■ **REQUIREMENTS**:
Extract the first line through the line containing "WELD_PARTS_PER_MM = 2e4" from the listing below, exactly as written.

--*--

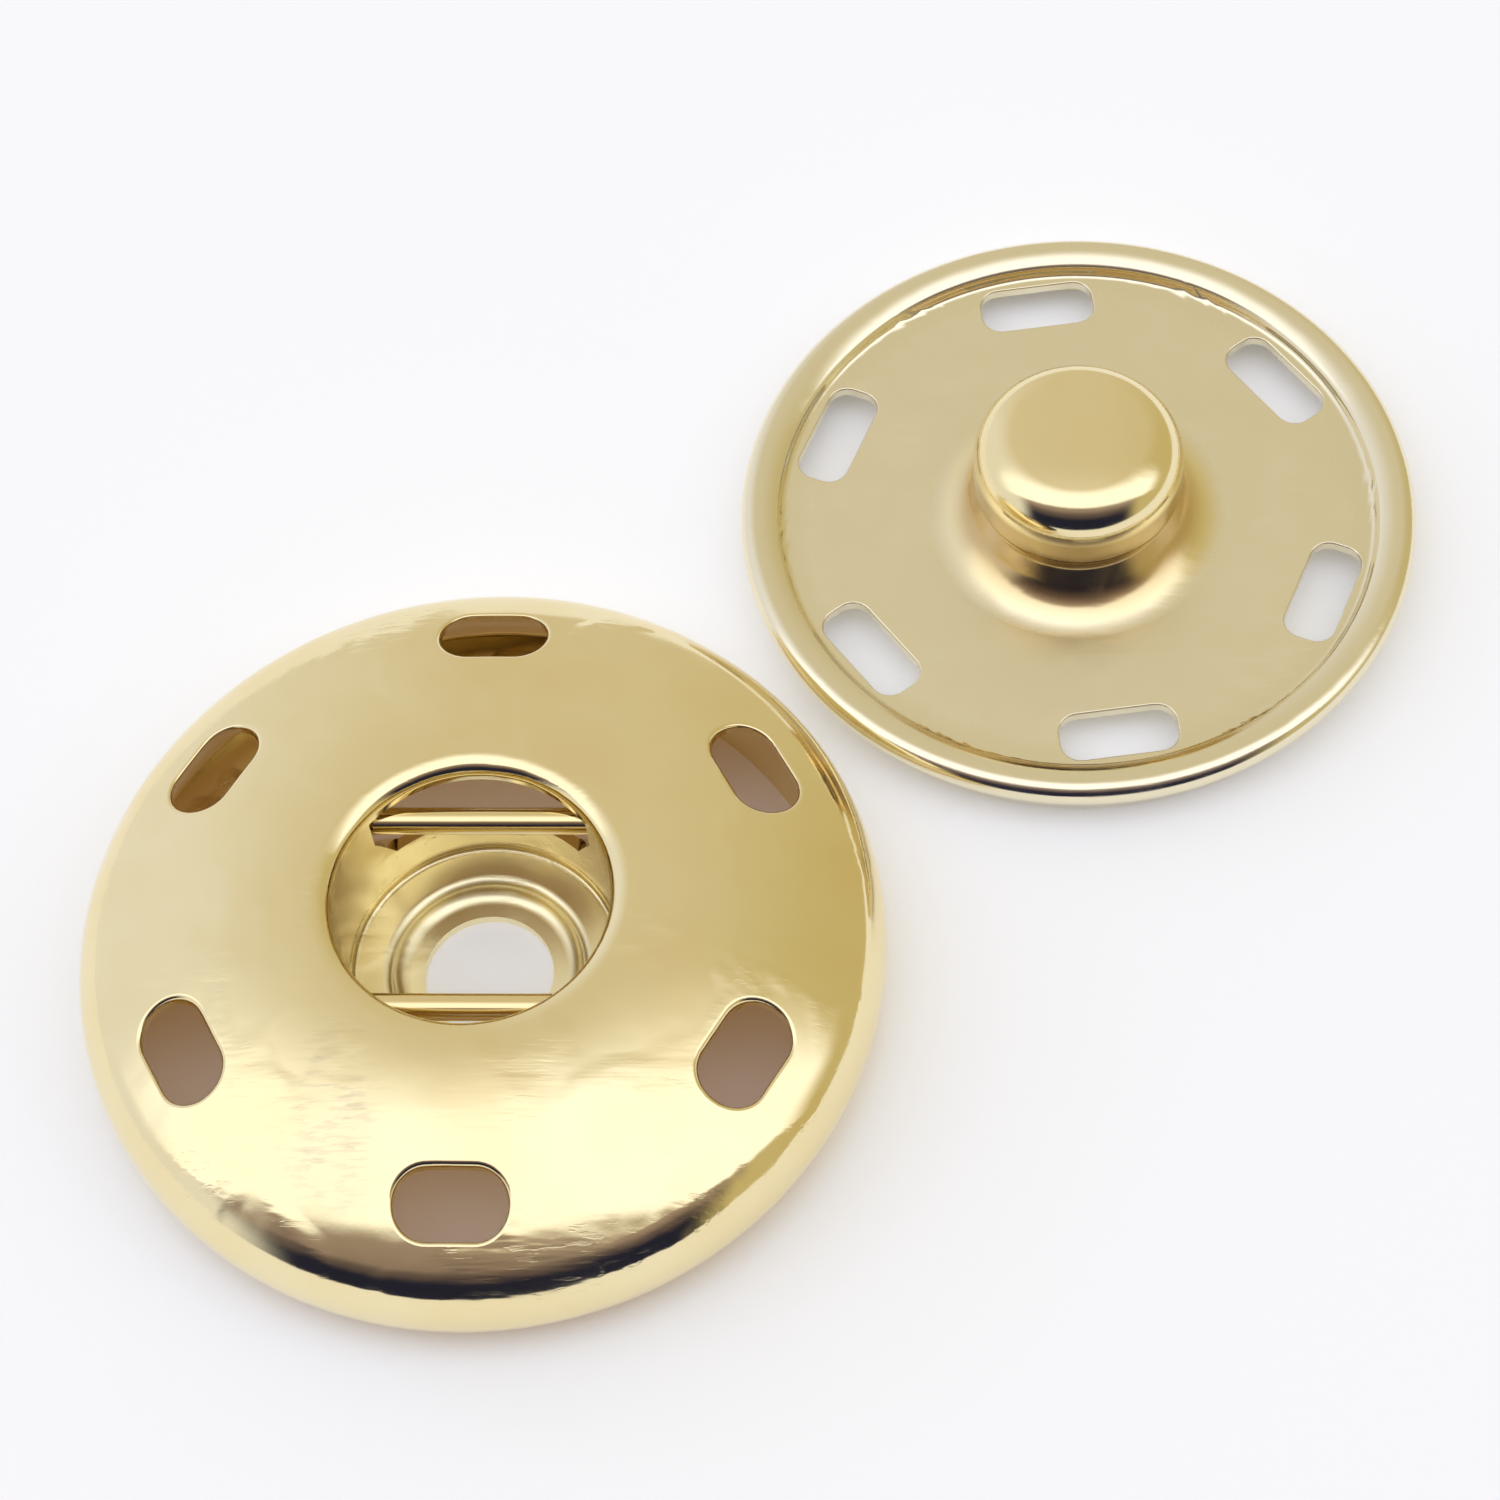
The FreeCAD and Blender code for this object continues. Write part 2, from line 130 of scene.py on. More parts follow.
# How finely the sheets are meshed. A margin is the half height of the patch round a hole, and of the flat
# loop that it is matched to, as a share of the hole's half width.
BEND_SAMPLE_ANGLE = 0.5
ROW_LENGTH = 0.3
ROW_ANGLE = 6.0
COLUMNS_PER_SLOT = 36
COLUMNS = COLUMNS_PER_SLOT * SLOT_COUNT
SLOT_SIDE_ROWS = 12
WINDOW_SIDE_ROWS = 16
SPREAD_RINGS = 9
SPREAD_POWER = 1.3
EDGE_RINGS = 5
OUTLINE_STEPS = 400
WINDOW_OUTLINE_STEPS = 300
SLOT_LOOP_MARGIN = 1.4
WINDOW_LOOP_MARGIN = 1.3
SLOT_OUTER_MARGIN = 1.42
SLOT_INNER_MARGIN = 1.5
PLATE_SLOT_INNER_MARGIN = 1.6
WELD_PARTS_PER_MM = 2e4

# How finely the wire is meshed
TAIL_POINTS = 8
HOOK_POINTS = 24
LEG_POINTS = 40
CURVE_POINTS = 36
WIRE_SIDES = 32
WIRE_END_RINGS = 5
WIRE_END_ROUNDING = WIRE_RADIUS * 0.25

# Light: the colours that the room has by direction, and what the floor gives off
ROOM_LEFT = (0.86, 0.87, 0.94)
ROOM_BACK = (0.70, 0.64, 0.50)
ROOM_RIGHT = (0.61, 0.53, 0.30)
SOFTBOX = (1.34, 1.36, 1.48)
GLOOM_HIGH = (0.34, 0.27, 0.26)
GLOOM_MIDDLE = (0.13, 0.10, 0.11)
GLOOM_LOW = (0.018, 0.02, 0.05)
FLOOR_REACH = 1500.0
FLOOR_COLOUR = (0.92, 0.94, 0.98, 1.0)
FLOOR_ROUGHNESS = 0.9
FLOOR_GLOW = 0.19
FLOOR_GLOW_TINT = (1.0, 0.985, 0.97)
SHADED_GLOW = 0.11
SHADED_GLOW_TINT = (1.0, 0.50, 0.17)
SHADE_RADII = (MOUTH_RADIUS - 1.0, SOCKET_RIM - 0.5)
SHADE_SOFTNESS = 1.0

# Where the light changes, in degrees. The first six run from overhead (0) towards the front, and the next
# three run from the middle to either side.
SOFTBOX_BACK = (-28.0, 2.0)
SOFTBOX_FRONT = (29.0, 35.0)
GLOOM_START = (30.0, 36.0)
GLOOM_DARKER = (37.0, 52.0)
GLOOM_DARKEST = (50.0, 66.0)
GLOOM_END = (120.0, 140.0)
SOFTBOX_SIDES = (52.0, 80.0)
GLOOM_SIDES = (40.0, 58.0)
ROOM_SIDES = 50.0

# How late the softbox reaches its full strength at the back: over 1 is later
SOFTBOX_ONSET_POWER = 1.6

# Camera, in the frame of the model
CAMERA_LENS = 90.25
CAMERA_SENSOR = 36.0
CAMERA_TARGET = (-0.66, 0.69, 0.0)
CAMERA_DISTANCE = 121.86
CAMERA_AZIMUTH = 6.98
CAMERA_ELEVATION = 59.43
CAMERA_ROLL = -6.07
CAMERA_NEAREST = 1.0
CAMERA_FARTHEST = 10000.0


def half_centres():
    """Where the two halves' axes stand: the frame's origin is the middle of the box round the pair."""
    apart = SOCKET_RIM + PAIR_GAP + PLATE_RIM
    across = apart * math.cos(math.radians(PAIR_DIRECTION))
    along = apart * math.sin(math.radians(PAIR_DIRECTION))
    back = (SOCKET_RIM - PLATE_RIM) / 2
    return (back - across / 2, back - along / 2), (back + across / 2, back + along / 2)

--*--

■ **WORKED ANSWER**:
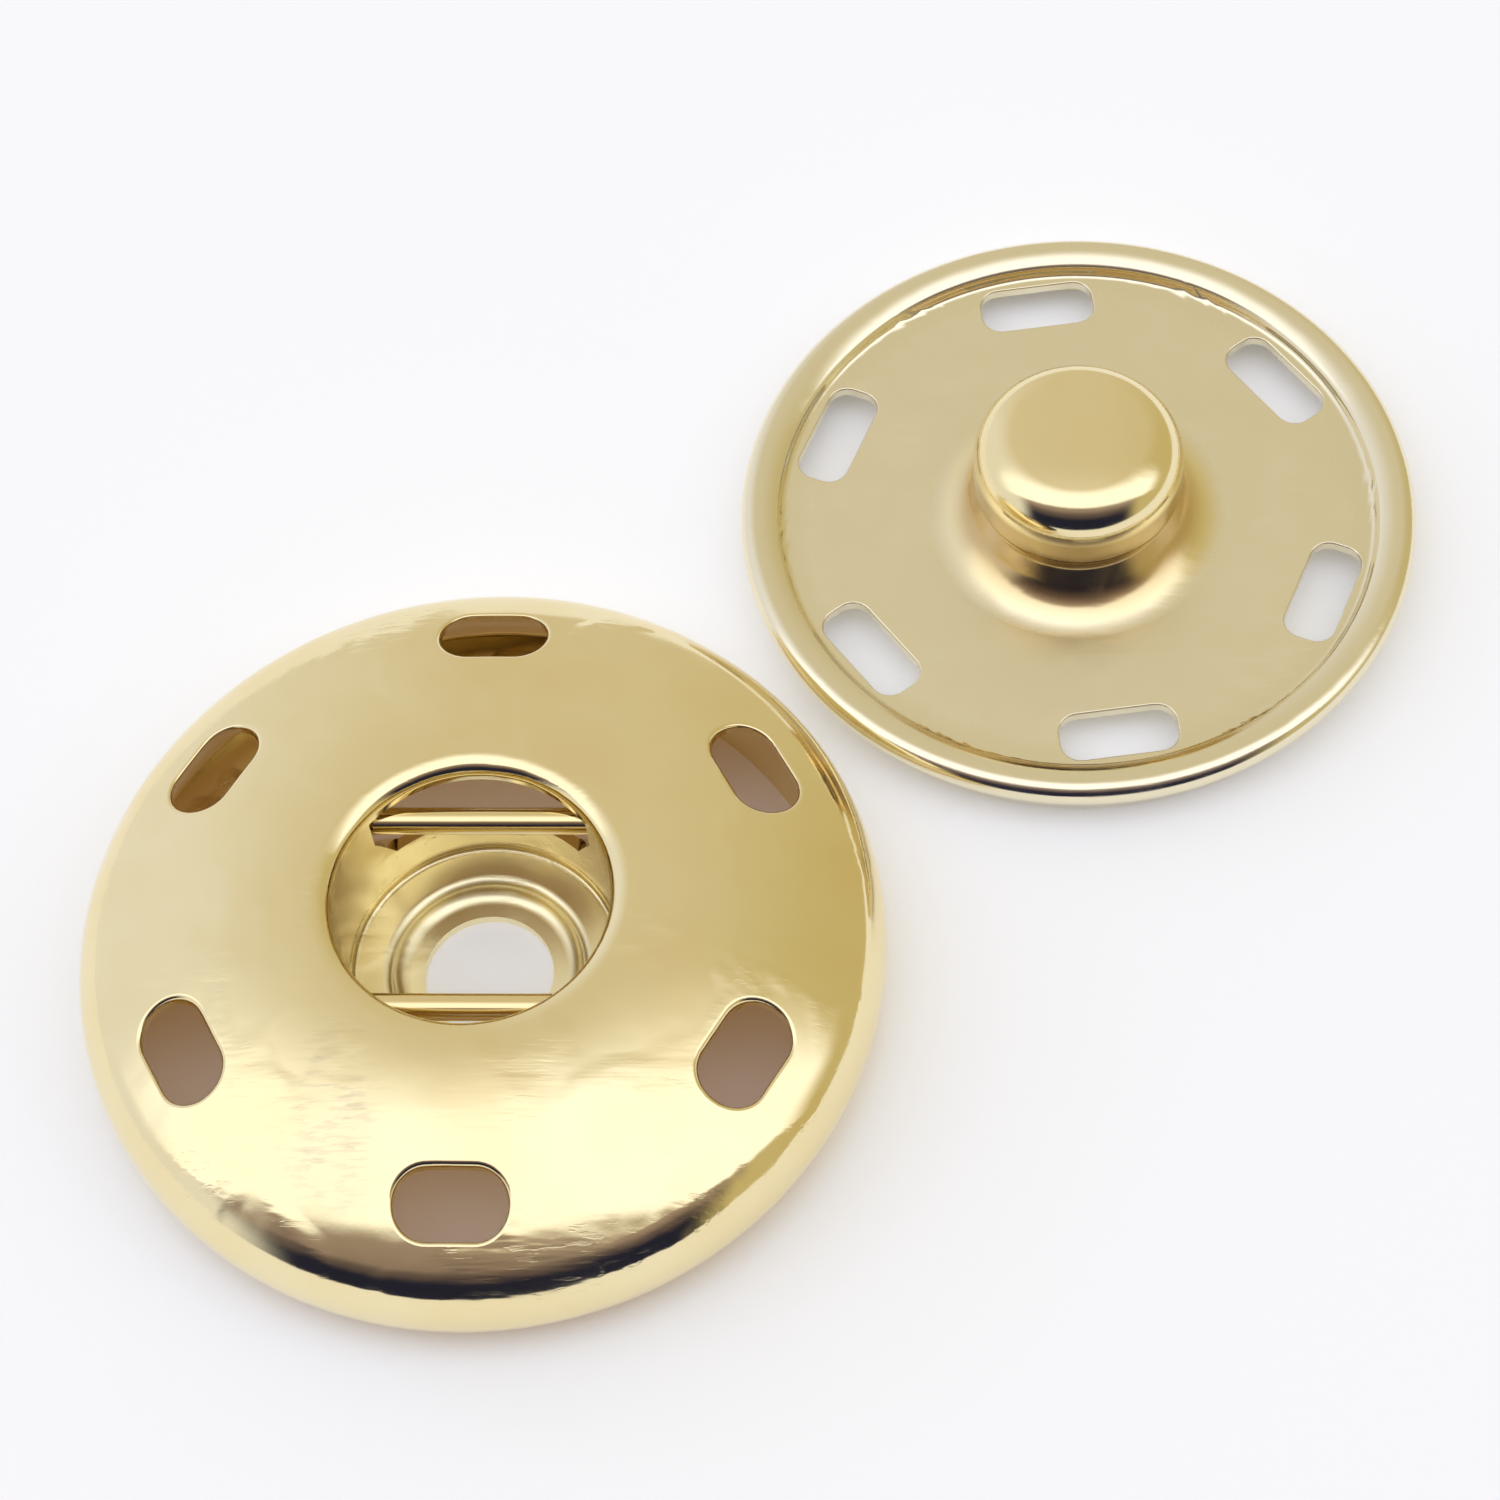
The FreeCAD and Blender code for this object continues. Write part 2, from line 130 of scene.py on. More parts follow.
# How finely the sheets are meshed. A margin is the half height of the patch round a hole, and of the flat
# loop that it is matched to, as a share of the hole's half width.
BEND_SAMPLE_ANGLE = 0.5
ROW_LENGTH = 0.3
ROW_ANGLE = 6.0
COLUMNS_PER_SLOT = 36
COLUMNS = COLUMNS_PER_SLOT * SLOT_COUNT
SLOT_SIDE_ROWS = 12
WINDOW_SIDE_ROWS = 16
SPREAD_RINGS = 9
SPREAD_POWER = 1.3
EDGE_RINGS = 5
OUTLINE_STEPS = 400
WINDOW_OUTLINE_STEPS = 300
SLOT_LOOP_MARGIN = 1.4
WINDOW_LOOP_MARGIN = 1.3
SLOT_OUTER_MARGIN = 1.42
SLOT_INNER_MARGIN = 1.5
PLATE_SLOT_INNER_MARGIN = 1.6
WELD_PARTS_PER_MM = 2e4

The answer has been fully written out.